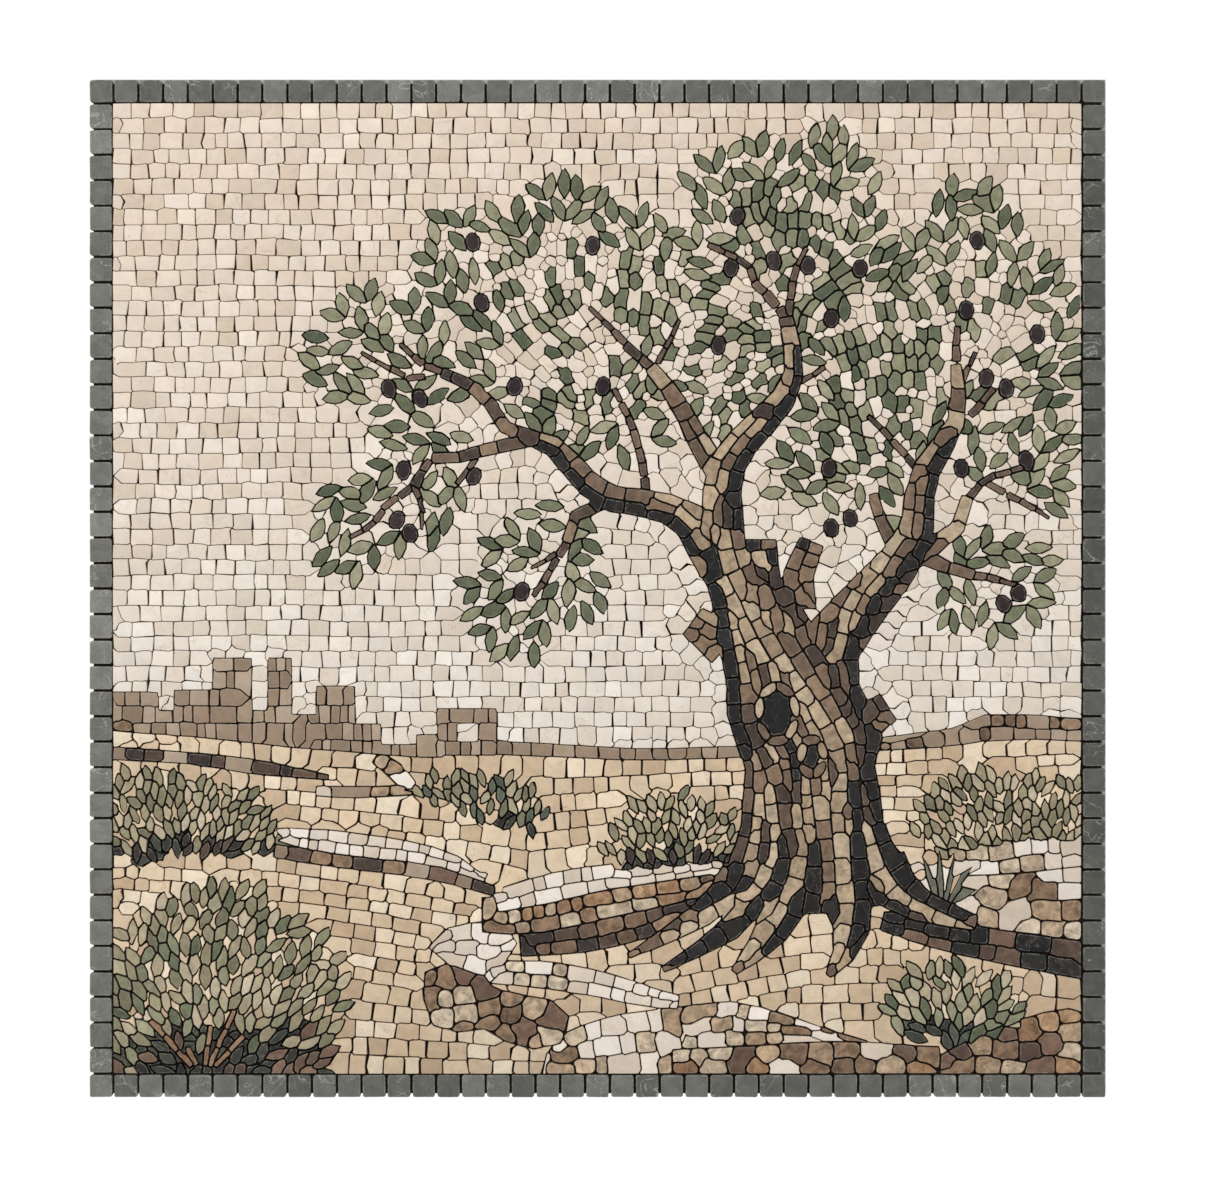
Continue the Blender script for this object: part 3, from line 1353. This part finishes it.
def drawn_in(p, gap):
    """The outline moved inwards by the gap. Edges that the gap swallows are dropped."""
    for _ in range(8):
        edge = np.roll(p, -1, axis=0) - p
        length = np.hypot(edge[:, 0], edge[:, 1]).clip(1e-6)
        inward = np.stack([-edge[:, 1], edge[:, 0]], axis=1) / length[:, None]
        before = np.roll(inward, 1, axis=0)
        spread = (1 + np.sum(inward * before, axis=1)).clip(0.22)
        new = p + gap * (inward + before) / spread[:, None]
        new_edge = np.roll(new, -1, axis=0) - new
        flipped = np.sum(new_edge * edge, axis=1) <= 0.1 * length
        if not flipped.any():
            return new
        if len(p) <= 4:
            break
        k = int(np.argmin(np.where(flipped, length, np.inf)))
        p = p.copy()
        p[k] = (p[k] + p[(k + 1) % len(p)]) / 2
        p = np.delete(p, (k + 1) % len(p), axis=0)
    middle = p.mean(axis=0)
    reach = np.hypot(*(p - middle).T).mean()
    return middle + (p - middle) * max(0.5, 1 - gap / reach)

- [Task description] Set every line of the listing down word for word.

- [The solution]
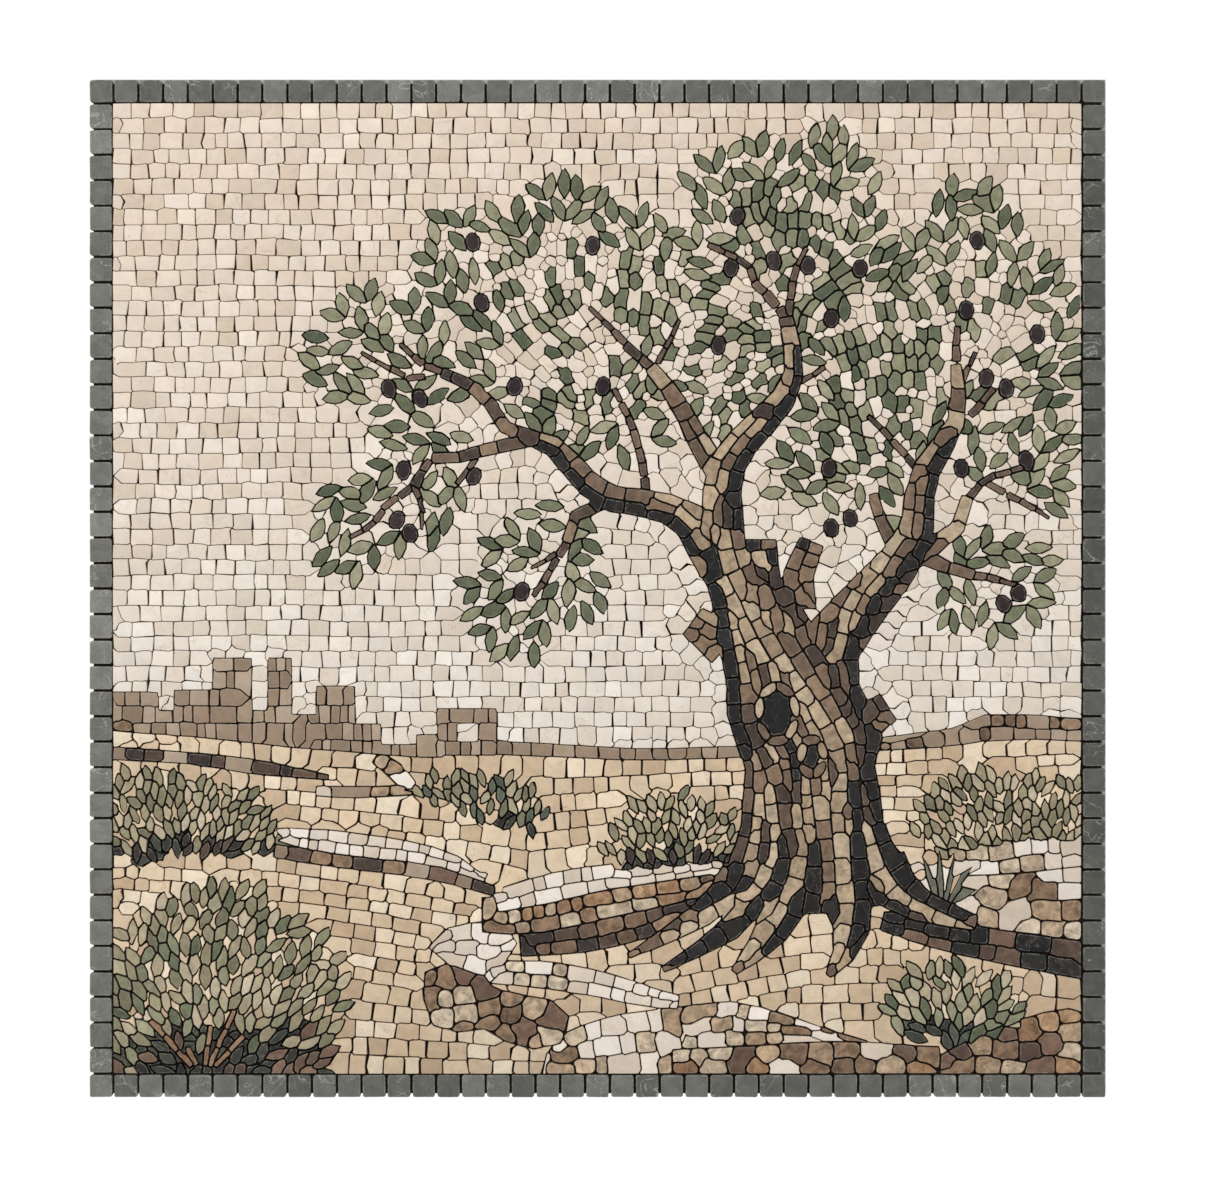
Continue the Blender script for this object: part 3, from line 1353. This part finishes it.
def drawn_in(p, gap):
    """The outline moved inwards by the gap. Edges that the gap swallows are dropped."""
    for _ in range(8):
        edge = np.roll(p, -1, axis=0) - p
        length = np.hypot(edge[:, 0], edge[:, 1]).clip(1e-6)
        inward = np.stack([-edge[:, 1], edge[:, 0]], axis=1) / length[:, None]
        before = np.roll(inward, 1, axis=0)
        spread = (1 + np.sum(inward * before, axis=1)).clip(0.22)
        new = p + gap * (inward + before) / spread[:, None]
        new_edge = np.roll(new, -1, axis=0) - new
        flipped = np.sum(new_edge * edge, axis=1) <= 0.1 * length
        if not flipped.any():
            return new
        if len(p) <= 4:
            break
        k = int(np.argmin(np.where(flipped, length, np.inf)))
        p = p.copy()
        p[k] = (p[k] + p[(k + 1) % len(p)]) / 2
        p = np.delete(p, (k + 1) % len(p), axis=0)
    middle = p.mean(axis=0)
    reach = np.hypot(*(p - middle).T).mean()
    return middle + (p - middle) * max(0.5, 1 - gap / reach)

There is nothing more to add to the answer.